Advancing Lawyer Leadership: Why Scholarship Matters

Date: Thursday, May 29, 2025, from 1 – 2 pm EST/12 – 1 pm CT/11 am – 12 pm MT/10 – 11 am PT

Section on Leadership

Join the AALS Section on Leadership for an engaging and thought-provoking webinar exploring the vital role scholarship plays in the emerging national movement to embed leadership development firmly within legal education. Panelists will share insights into the impact of past and current scholarship, as well as share their thoughts on innovative practices and strategic priorities to further the integration of leadership into legal education curricula and to supports the development of lawyer-leaders who are prepared to meet today’s complex challenges with integrity, creativity, and vision.

 

 

Panelists


Neil Hamilton, Holloran Professor of Law and Co-director of the Holloran Center for Ethical Leadership in the Professions, University of St. Thomas School of Law

Neil W. Hamilton is Holloran Professor of Law and Founding Director of the Holloran Center for Ethical Leadership in the Professions at the University of St. Thomas School of Law. He served as Interim Dean in 2012 and Associate Dean for Academic Affairs twice at St. Thomas. From 1980-2001, he served as Trustees Professor of Regulatory Policy at William Mitchell College of Law. He has taught Professional Responsibility and an ethics seminar to law students and professionals for over 30 years.

He is the author of four books, over seventy law journal articles, and over 100 shorter articles as a bi-monthly columnist on professionalism and ethics for the Minnesota Lawyer from 1999-2012. Most recently, he published Roadmap: The Law Student’s Guide to Preparing and Implementing a Successful Plan for Meaningful Employment (ABA Books 2015), which received the American Bar Association’s Gambrell Award for excellence in professionalism.

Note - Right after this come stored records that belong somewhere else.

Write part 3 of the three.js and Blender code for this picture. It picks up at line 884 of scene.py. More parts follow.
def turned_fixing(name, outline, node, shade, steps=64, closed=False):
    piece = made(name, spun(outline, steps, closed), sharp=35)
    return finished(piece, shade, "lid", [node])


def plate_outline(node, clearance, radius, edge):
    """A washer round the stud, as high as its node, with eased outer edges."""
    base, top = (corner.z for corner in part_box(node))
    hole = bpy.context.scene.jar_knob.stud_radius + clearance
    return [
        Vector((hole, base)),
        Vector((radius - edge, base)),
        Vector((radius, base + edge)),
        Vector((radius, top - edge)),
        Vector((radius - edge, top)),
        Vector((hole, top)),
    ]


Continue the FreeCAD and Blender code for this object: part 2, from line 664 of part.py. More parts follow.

Among other awards from the practicing bar, the Minnesota State Bar Association gave him its highest honor, the Professional Excellence Award, in 2004. He received the University of St. Thomas Presidential Award for Excellence as a Teacher and Scholar in 2009. And in 2012, Minnesota Lawyer honored him again for outstanding service to the profession and placed him in its Circle of Merit for those who have been honored more than once.

The Holloran Center, which Professor Hamilton directs, focuses on interdisciplinary research, curriculum development, and programs to help the next generation form professional identities with a moral core of responsibility for self and responsibility and service to others. Hamilton’s research and scholarship likewise focuses on the professional formation of new entrants into the ethics of the professions, particularly the legal profession.


Kenneth Townsend, Executive Director, Wake Forest University Program for Leadership and Character

Kenneth Townsend is the Executive Director of Leadership and Character in the Professional Schools, Teaching Professor in the Wake Forest School of Law, and a Presidential Higher Education Fellow. A recipient of the Truman Scholarship for Public Service and the Rhodes Scholarship, he earned a B.A. from Millsaps College, an M.Phil. from the University of Oxford, and a J.D. and M.A.R. from Yale University. Prior to joining Wake Forest, he worked at Millsaps College as Special Assistant to the President, Assistant Professor of Political Science, and Founding Executive Director of the Institute for Professional and Civic Engagement and, before Millsaps, as a Fellow in the University of Mississippi’s Barksdale Honors College and Lott Leadership Institute. A licensed attorney and frequent commentator on public affairs, he has taught courses in ethics, political theory, public policy, and constitutional law at Millsaps College, University of Mississippi, and Yale University. He teaches “Professional Responsibility” and “Leadership and Character in the Law” at the Wake Forest School of Law. His research focuses on the relationship between law and morality, leadership in the law, and the ethical formation of professionals.

Moderator


Leah Teague, Professor of Law, Baylor University School of Law

Leah Teague is a professor at Baylor Law School and director of its award-winning Leadership Development Program. She created and teaches Baylor Law’s Leadership Engagement and Development course and is a national advocate for integrating leadership and professional identity formation into legal education. Professor Teague played a key role in establishing the AALS Section on Leadership. She served as its Chair in 2020 and is currently on the Section’s Executive Committee. She speaks and writes frequently on the essential role of leadership education in preparing law students to be difference-makers in the profession and in society.